Former Manchester United U-23 goalkeeper Paul Woolston has given his first interview since officially retiring from the sport in March.
The 23-year-old suffered a debilitating hip injury which kept him out of action for a very long time, and which after assessment by doctors, was revealed to have permanently hindered his ability to play football again.
This led to his heartbreaking retirement last month, after only just making it into the Manchester United first team dynamics from the U-23 squad.
Woolston, who is still recovering, spoke with BBC Sport on the injury which required two operations in March and April of 2020 and a lengthy rehabilitation period to get him to be able to walk again at the very least.
The Newcastle academy product revealed the specialists who monitored his recovery told him the condition was so severe that he may require a hip replacement by the time he clocks 25, and could still develop difficulties walking in the future regardless of the hip replacement.

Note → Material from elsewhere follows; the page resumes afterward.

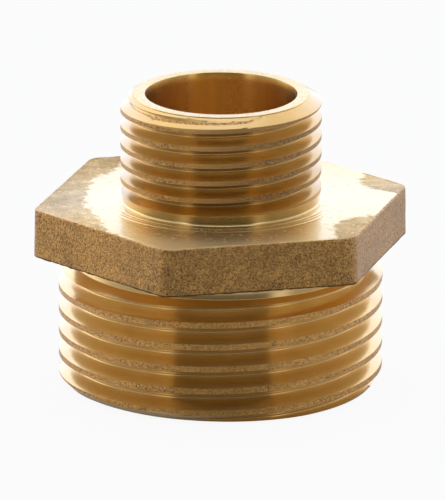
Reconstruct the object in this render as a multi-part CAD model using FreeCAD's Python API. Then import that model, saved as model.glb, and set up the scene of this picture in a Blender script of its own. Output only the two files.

“I completely zoned out,” Woolston told BBC Sport. “Is he talking about me? Is this real? Surely this is wrong? It can’t be me. It can’t be right.
“The advice of the specialists was that if I continued for another two years, my way of life would be totally different, that I would struggle to walk.
“It would be a full hip replacement at the age of 25. From there it is a long road. It was simple things like, if I am lucky to have kids in the future, I didn’t want to say: ‘Sorry, I can’t do it because I have ruined my hip’.”
Woolston has been receiving lots of support from Manchester United, however. The club has helped him financial management classes, is helping him with his coaching badges, and has also provided him with mentoring sessions with some of the club’s senior players and staff.
Before his retirement, he was also offered words of support and encouragement by United’s three senior goalkeepers, David de Gea, Dean Henderson and Lee Grant.
Woolston was full of praise and gratitude for the role United was playing in his recovery and their support in helping him shape the next phase of his life.
He also spoke of how he had to pull himself together to be able to talk about his struggles despite his finding it difficult to come to terms with.
“It took a while to deal with it,” he continued to BBC Sport. “At the start there was lots of ‘why me?,’ ‘what have I done wrong?’. I wasn’t wishing it on anyone else but it was: ‘Why couldn’t it happen to someone else?’
“I was right at the start of my career. It hasn’t really started. It was like: ‘Why? Why has it stopped my dreams coming true?’
“Once I fully understood what I needed to do, it was easier to know why instead of blaming myself and others. It is something that happened. It is life. It is tough. It is difficult. But there is not much you can do.”
“It is quite scary [life outside football],” he added. “But it is also quite exciting. There is a world out there I haven’t even dipped my toe into.
“I have a determination to succeed and that will never change. In two years’ time I want to be starting to make a name for myself. I know it is not going to be easy. It is a difficult road and it takes time but I will come back.
“Mentally I want to be in a good place. I will be settled hopefully and using every bit of experience and advice to make me the person I want to be.”